Reproduce this listing in full.

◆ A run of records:
——————

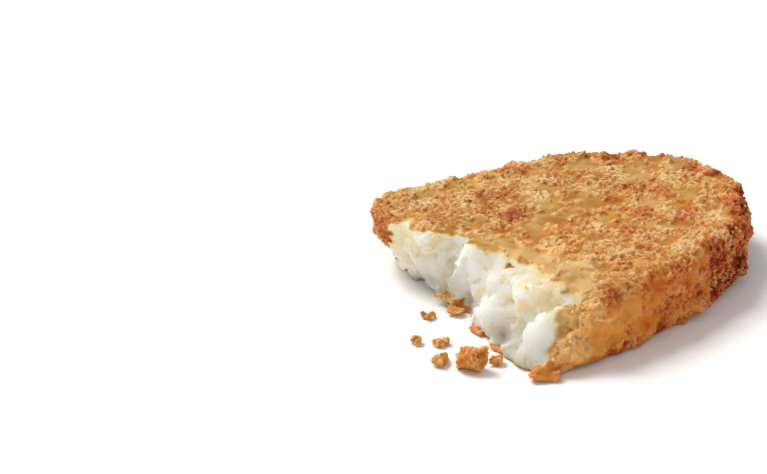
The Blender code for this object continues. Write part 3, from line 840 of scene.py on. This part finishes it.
# %% Tones of the lumps, the chunks and the facets
lump_tone = np.full(len(fine_points), JOINT_TONE)
for middle, axes, size, own in toned_lumps:
    off_middle = np.abs((fine_points - middle) @ axes / size).max(1)
    lump_tone += (own - lump_tone) * smooth_step(0.64, 0.5, off_middle)
lump_tone += 0.1 * smooth_noise(fine_points, 2.2 * MM, 23)
chunk_joint = np.zeros(len(fine_points))
inner = np.flatnonzero(fine_torn > 0.02)
for seed, (size, _) in enumerate(CHUNKS[:2]):
    _, middle, inside = chunks(fine_points[inner], size * MM, seed)
    lump_tone[inner] += 0.3 * (own_number(middle) - 0.5)
    chunk_joint[inner] = np.maximum(chunk_joint[inner], (0.3 - 0.1 * seed) * smooth_step(0.1, 0.0, inside))
side = np.flatnonzero(fine_wall > 0.02)
_, middle, _ = chunks(fine_points[side], FACET_SIZE * MM, FACET_SEED)
facet_tone = np.zeros(len(fine_points))
facet_tone[side] = own_number(middle) - 0.5
print("tones of the torn face:", round(lump_tone[inner].min(), 2), "to", round(lump_tone[inner].max(), 2))

# %% [markdown]
# ## How brown each place is
#
# Browning is one number: 0 is barely fried and 1 is scorched. It starts from a broad noise, because heat
# in the oil is uneven. On the sides it rises towards the rounded end, low down and in the grooves. Beside
# the tear it falls, because damp from the inside kept the crust pale. The marks come last.

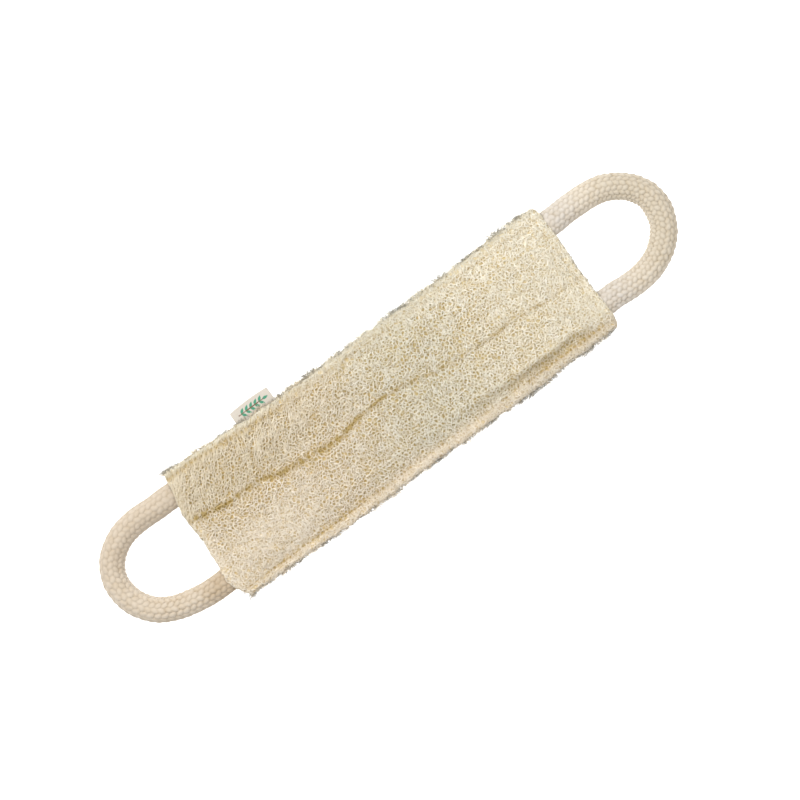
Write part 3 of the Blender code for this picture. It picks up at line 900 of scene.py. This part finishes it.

——————

◆ ANSWER TO THIS PROBLEM:
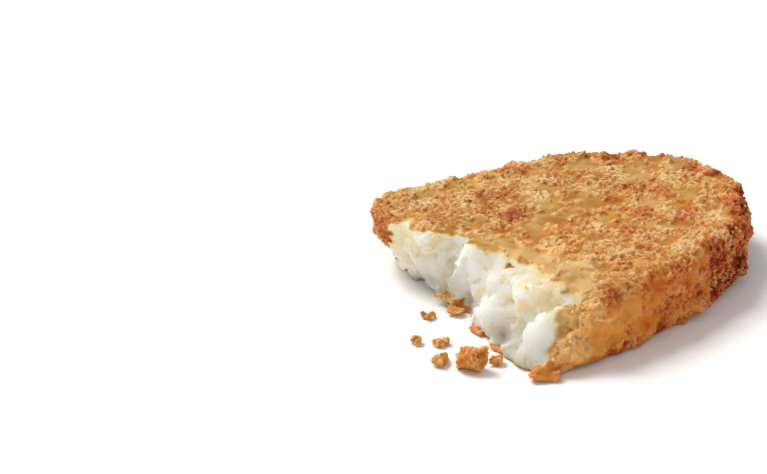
The Blender code for this object continues. Write part 3, from line 840 of scene.py on. This part finishes it.
# %% Tones of the lumps, the chunks and the facets
lump_tone = np.full(len(fine_points), JOINT_TONE)
for middle, axes, size, own in toned_lumps:
    off_middle = np.abs((fine_points - middle) @ axes / size).max(1)
    lump_tone += (own - lump_tone) * smooth_step(0.64, 0.5, off_middle)
lump_tone += 0.1 * smooth_noise(fine_points, 2.2 * MM, 23)
chunk_joint = np.zeros(len(fine_points))
inner = np.flatnonzero(fine_torn > 0.02)
for seed, (size, _) in enumerate(CHUNKS[:2]):
    _, middle, inside = chunks(fine_points[inner], size * MM, seed)
    lump_tone[inner] += 0.3 * (own_number(middle) - 0.5)
    chunk_joint[inner] = np.maximum(chunk_joint[inner], (0.3 - 0.1 * seed) * smooth_step(0.1, 0.0, inside))
side = np.flatnonzero(fine_wall > 0.02)
_, middle, _ = chunks(fine_points[side], FACET_SIZE * MM, FACET_SEED)
facet_tone = np.zeros(len(fine_points))
facet_tone[side] = own_number(middle) - 0.5
print("tones of the torn face:", round(lump_tone[inner].min(), 2), "to", round(lump_tone[inner].max(), 2))

# %% [markdown]
# ## How brown each place is
#
# Browning is one number: 0 is barely fried and 1 is scorched. It starts from a broad noise, because heat
# in the oil is uneven. On the sides it rises towards the rounded end, low down and in the grooves. Beside
# the tear it falls, because damp from the inside kept the crust pale. The marks come last.

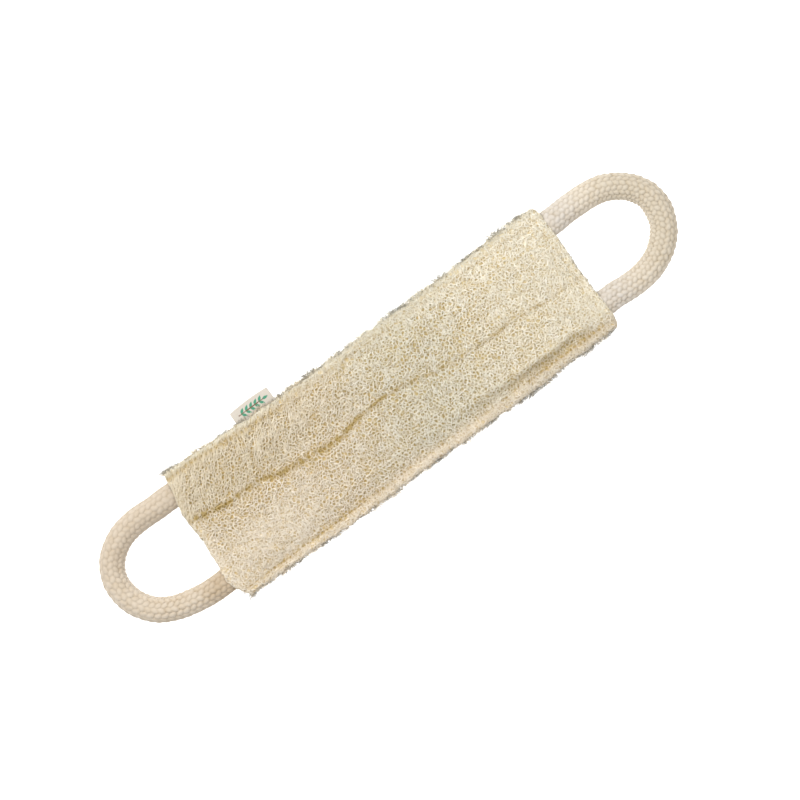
Write part 3 of the Blender code for this picture. It picks up at line 900 of scene.py. This part finishes it.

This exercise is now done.